• Shawn
    13.3k
    Would you like to live forever if that ever becomes a possibility in the not too distant future. Why or why not?
  • macrosoft
    674


    Hi, Posty. I'd like the option for living as long as I like, hopefully in a body no older than this one, preferably in the one that I had at 17.

    Why? Primarily to take more paths. To name just one example (I could pull them out of my hat like rabbits), I'd like to learn German backwards and forwards and maybe even translate my favorite German philosophers into English. In another life I could have become a scholar of German philosophy. It's not the status I covet so much as being paid so that I can concentrate on one thing. Being independently wealthy would work even better (think Schopenhauer's life, but less gloomy --and happily married, maybe to someone with a passion for German literature.)

    In this world and with this lifespan one can't get around to everything. The full potential of the brain and the soul is not realized. (Or maybe there are certain peaks that are realized intermittently, but I have something else in mind).The time may come (who knows?) when we as a species actually achieve this. Especially if we can get off this little planet, our short lifespans will lose their utility as a way to control population. We'd have a new frontier. We'd have the technology to feed as many as we could make and plenty of space for them too. Maybe after 10,000 years or 100,000 years death would be fascinating as something truly new. We might feel ready for it. As it is, I think we mostly feel ready for it (if and when we do) because our bodies are worn out, our hormone levels, etc., contribute to an apathy.
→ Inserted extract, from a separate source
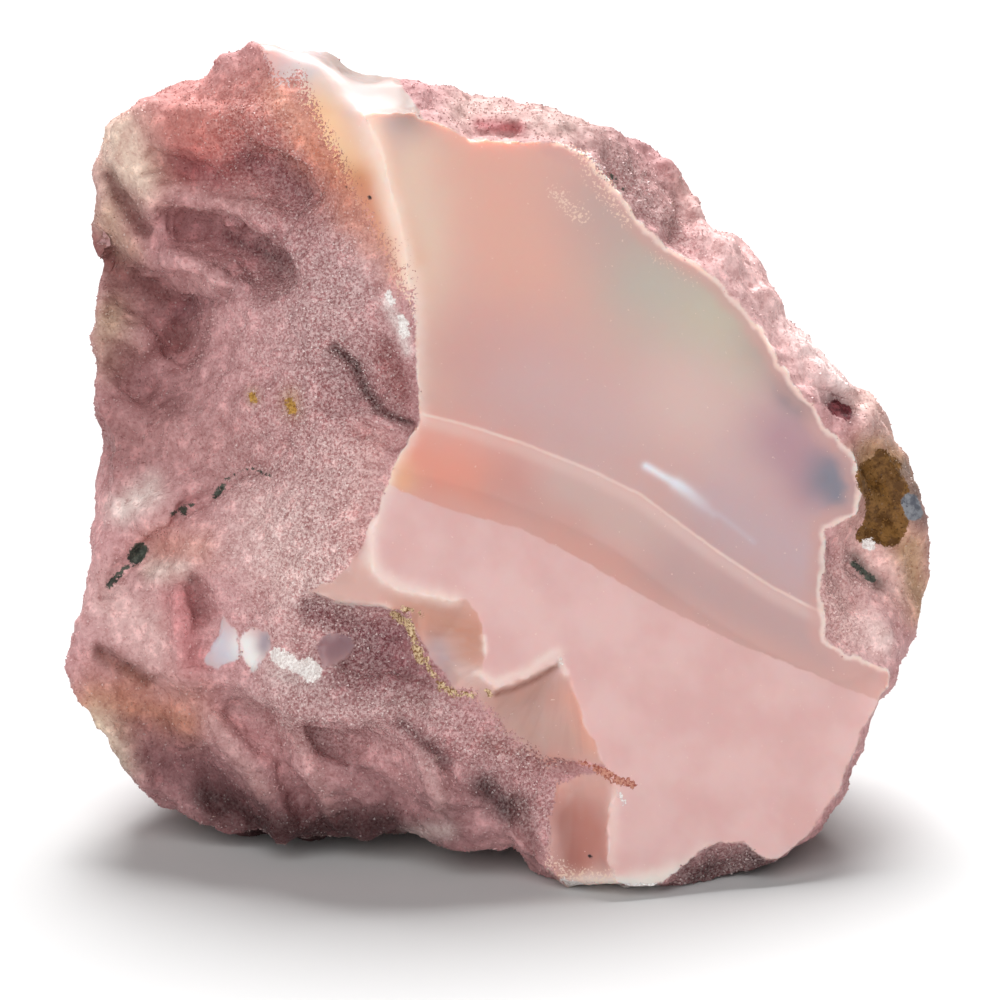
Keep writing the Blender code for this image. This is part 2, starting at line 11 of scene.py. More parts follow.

As our personal futures recede, we partake in the futures of those younger. They can keep the game going. Our old bones are sleepy.

    I guess I'll stop there.
  • Michael Ossipoff
    1.7k


    For one thing, if for no other reason, I wouldn't want it because it isn't natural.

    In Eastern traditions (which I agree with on this), we live, in successive lives, until we're eventually (inevitably, eventually) life-completed and life-style-perfected. ...at which time, at the end of the life during which that is achieved, there isn't another life.

    (The successive next-lives happen because, if there's a reason why you're in a life (and there is), and if that reason remains at the end of this life, then you'll again be in a life, for the same reason why you were in this one.)

    In my interpretation, at the end-of-lives, there's just final, increasingly-deep sleep, of course with no more awareness that there ever was, or could have been, any such things as need, want, lack, menace, or incompletion...or time or events. In other words, timelessness. So that state-of-affairs is final and timeless.

    Anyway, my point there is that, even among those of us who believe in reincarnation, there is only a finite temporary amount of life (a finite number of temporary lives), because the need or inclination that started the sequence, eventually no longer remains.

    Michael Ossipoff
  • Shawn
    13.3k
    I suppose I'll also offer my views.

    I would want to live forever because death is an unknown. I have grown fond of life and value it. My life isn't too great, just that the alternative is the great unknown which I like to not think about too often.

    I would want to be uploaded into a computer and live in my own dream world of my making. I suppose I could always decide to turn myself "off" for a period of time or indefinitely. So, yeah, my greatest fear is death itself.
  • Shawn
    13.3k
    The full potential of the brain and the soul is not realized.macrosoft

    What do you mean by that?
  • Shawn
    13.3k


    Yeah; but, what if you could achieve life-perfection in one life? That would seem like the optimal solution.
  • Michael Ossipoff
    1.7k
    Yeah; but, what if you could achieve life-perfection in one life? That would seem like the optimal solution.Posty McPostface

    Then there wouldn't be a next life. And that would be as it should be.

    I emphasizes that it isn't a matter of personal choice. It isn't up to the individual. If you aren't life-completed and lifestyle-perfected, then there will be a next life, because the subconscious needs, wants and inclinations will still be there.

    Anyway, if there are more lives (which I believe there to be until the completion and perfection that I spoke of) that's good. If there aren't, due to life-completion and lifestyle-perfection, that, too, is as it should be.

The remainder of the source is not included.